Mas a floresta amazônica sobrevive de sua grande quantidade de chuva.
Quando você corta as grandes árvores, diminui a quantidade de chuva. Vejo
problemas ainda na riqueza do solo, cujos nutrientes vêm principalmente
dessas grandes árvores, que estão sendo cortadas. Esse é o maior problema
no Brasil hoje.
Há colegas seus de academia que dizem que a próxima guerra será por água,
não por petróleo.
- Não necessariamente. Há muito pelo que ir à guerra ainda. Há lugares em
que a próxima guerra será causada por fome. Mas concordo que a água já é um
problema sério. Síria e Turquia, aliás, China e Bangladesh e Vietnã, EUA e
México, Hungria e Eslováquia, todos já estão brigando por água. Mas a
grande guerra do petróleo ainda está longe de acabar. A Venezuela, um dos
maiores exportadores para os EUA, anunciou na semana passada que assinou
acordo de fornecimento com a China. Eis um potencial conflito entre China e
EUA.
Por fim, o sr. acha que a reeleição de Bush contribui para o colapso das
civilizações?
- Eu tenho ouvido muito esta pergunta desde novembro último. (Risos). Tenho
duas respostas.

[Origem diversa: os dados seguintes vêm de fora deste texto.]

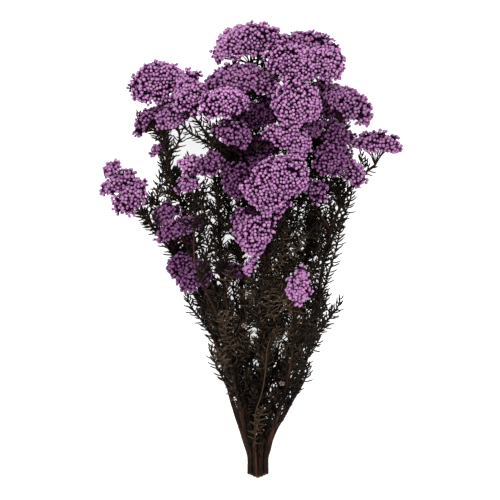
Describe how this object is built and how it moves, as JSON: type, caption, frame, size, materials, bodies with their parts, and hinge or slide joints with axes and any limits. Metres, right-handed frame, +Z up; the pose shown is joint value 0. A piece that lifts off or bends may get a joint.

Primeiro, ao escrever meu livro não quis pregar aos
convertidos, a quem já aceita que vivemos um grande problema ambiental, mas
convencer os que discordam dessa idéia. E, se eu quero convencer estas
pessoas, é importante que eu não insulte George W. Bush e quem pensa como
ele. E já deu resultados: eu comecei a ser procurado por ministros e
parentes próximos do presidente sobre o assunto. Segundo, lembre-se de que
o presidente não é a única pessoa que determina a política ambiental do
país. Há os Estados, e muitos têm políticas avançadas. Por exemplo, a
Califórnia; Schwarzenegger está processando a União e está sendo processado
de volta em diversas questões ambientais.